--- DATA SECTION ---
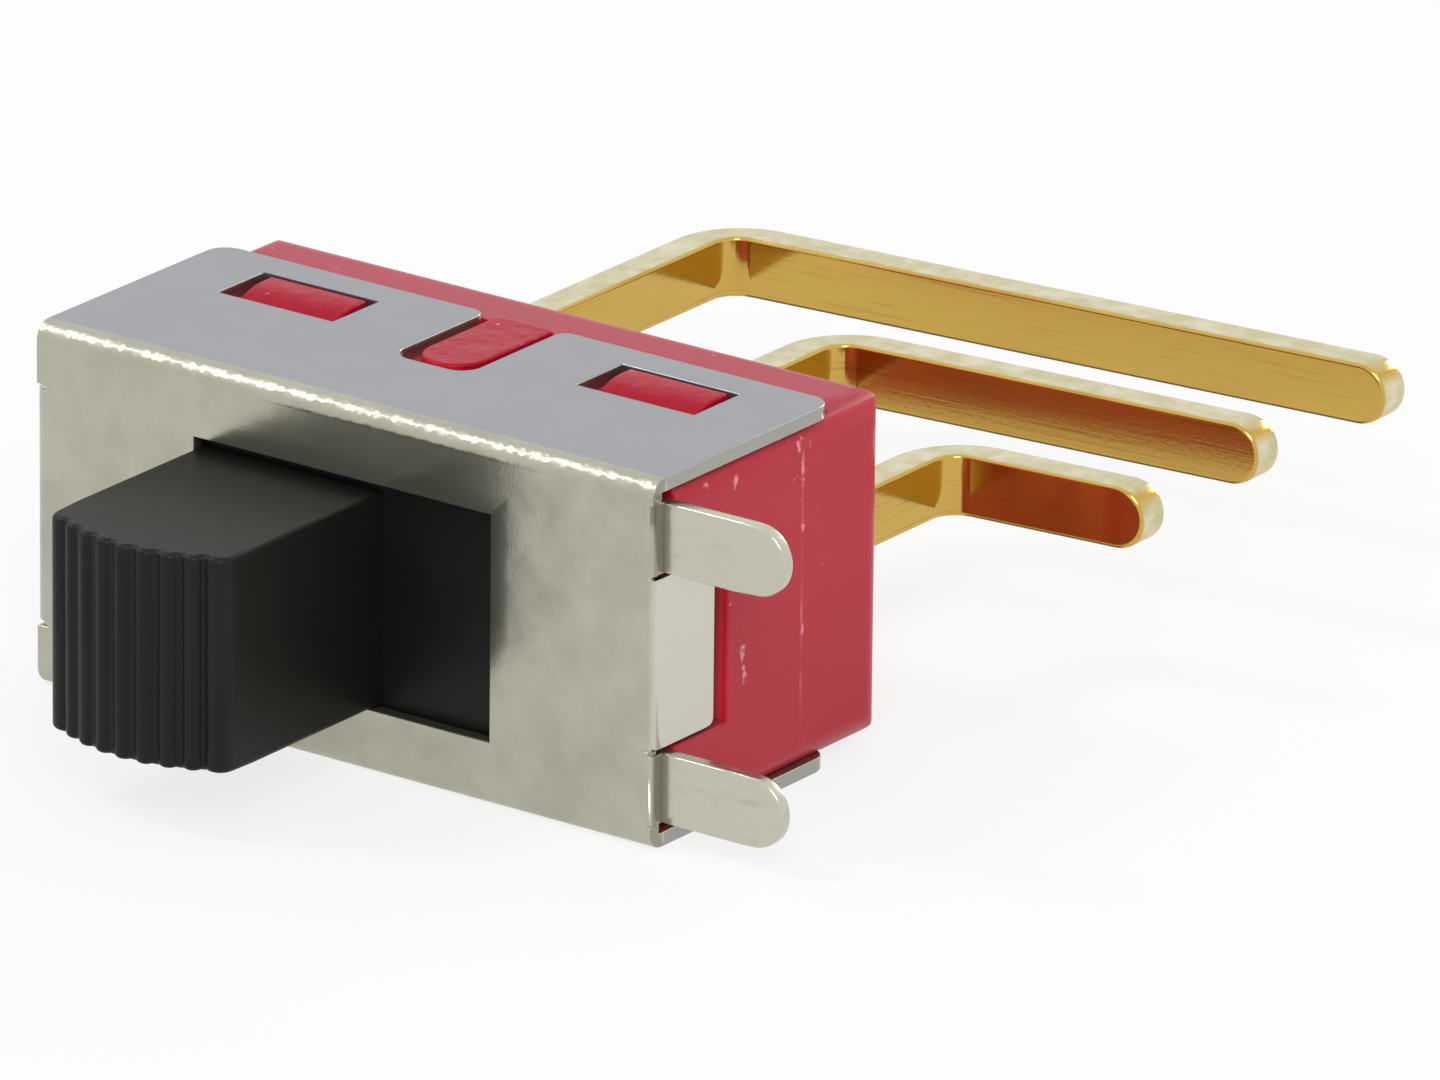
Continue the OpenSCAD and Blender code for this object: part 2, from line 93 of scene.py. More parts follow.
def add(tree: bpy.types.NodeTree, kind: str, feeds: dict | None = None, **settings: object) -> bpy.types.Node:
    """Adds one shader node with its settings, values and links.

    Args:
        tree: The node tree that the node goes in.
        kind: The node's type, without the ShaderNode at its front.
        feeds: Input name or number to a value, or to the output socket that feeds it.
        **settings: Attributes of the node itself.

    Returns:
        The new node.
    """
    node = tree.nodes.new(f"ShaderNode{kind}")
    for name, value in settings.items():
        setattr(node, name, value)
    for key, value in (feeds or {}).items():
        if isinstance(value, bpy.types.NodeSocket):
            tree.links.new(value, node.inputs[key])
        else:
            node.inputs[key].default_value = value
    return node


def calc(tree: bpy.types.NodeTree, operation: str, *values: object) -> bpy.types.NodeSocket:
    """Adds one Math node.

    Args:
        tree: The node tree that the node goes in.
        operation: The sum to do.
        *values: Numbers or sockets, in the node's order.

    Returns:
        The result.
    """
    return add(tree, "Math", dict(enumerate(values)), operation=operation).outputs[0]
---
Set down, exactly as written, each line of the data from its opening line through the one containing "return node". Output nothing more.

*EXPECTED ANSWER*
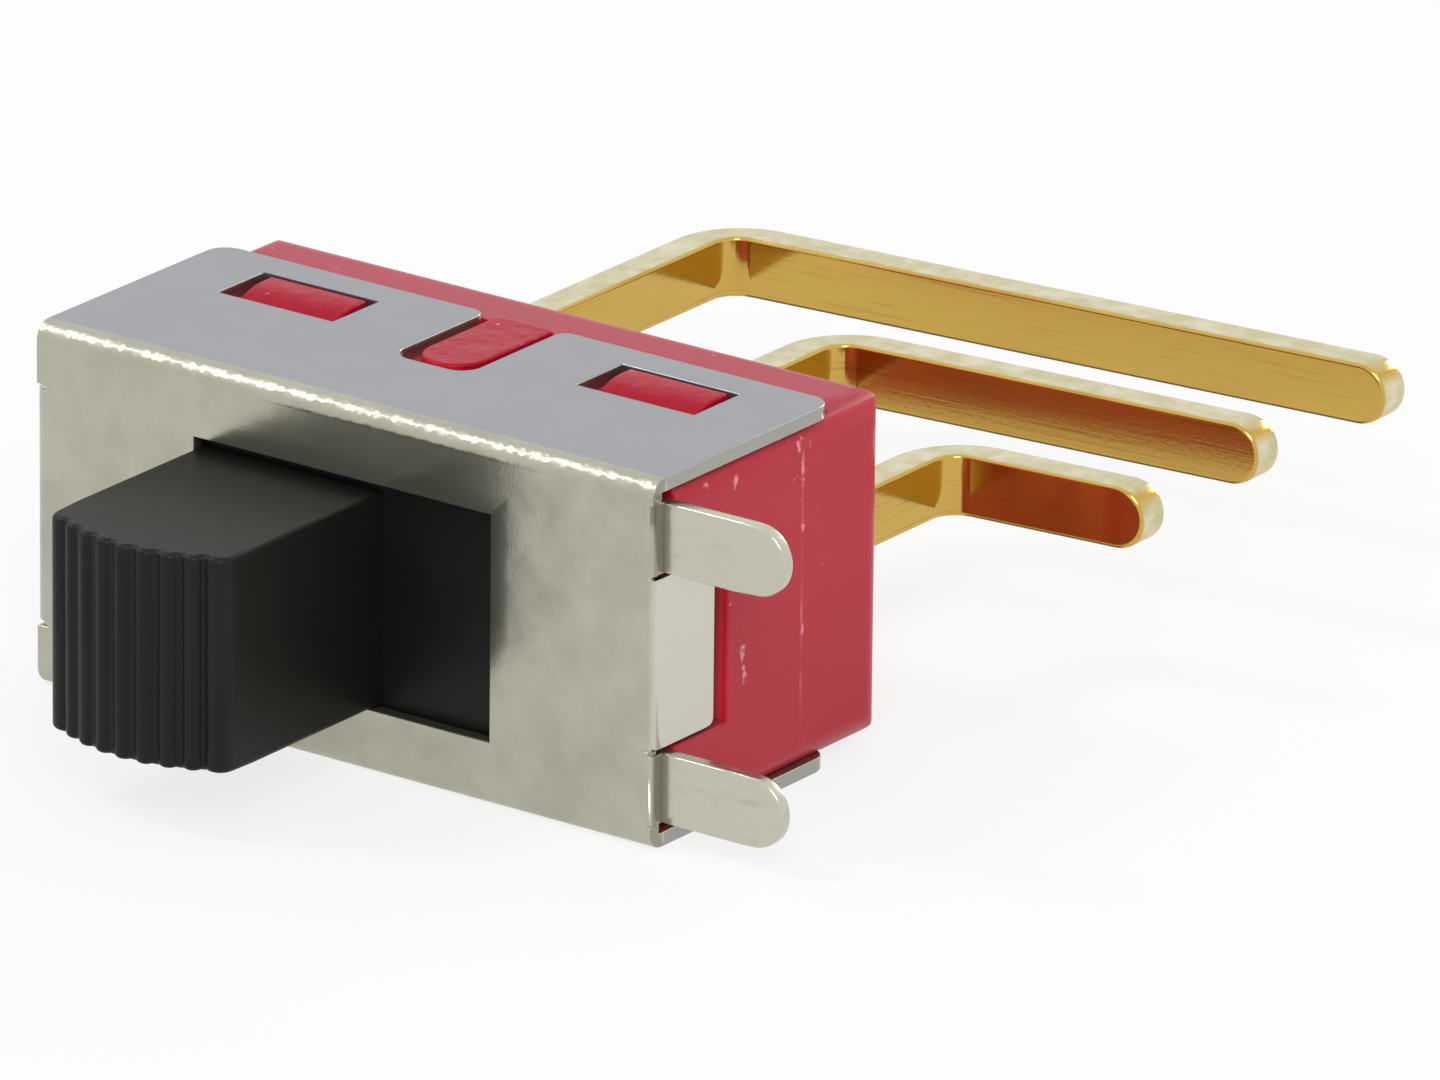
Continue the OpenSCAD and Blender code for this object: part 2, from line 93 of scene.py. More parts follow.
def add(tree: bpy.types.NodeTree, kind: str, feeds: dict | None = None, **settings: object) -> bpy.types.Node:
    """Adds one shader node with its settings, values and links.

    Args:
        tree: The node tree that the node goes in.
        kind: The node's type, without the ShaderNode at its front.
        feeds: Input name or number to a value, or to the output socket that feeds it.
        **settings: Attributes of the node itself.

    Returns:
        The new node.
    """
    node = tree.nodes.new(f"ShaderNode{kind}")
    for name, value in settings.items():
        setattr(node, name, value)
    for key, value in (feeds or {}).items():
        if isinstance(value, bpy.types.NodeSocket):
            tree.links.new(value, node.inputs[key])
        else:
            node.inputs[key].default_value = value
    return node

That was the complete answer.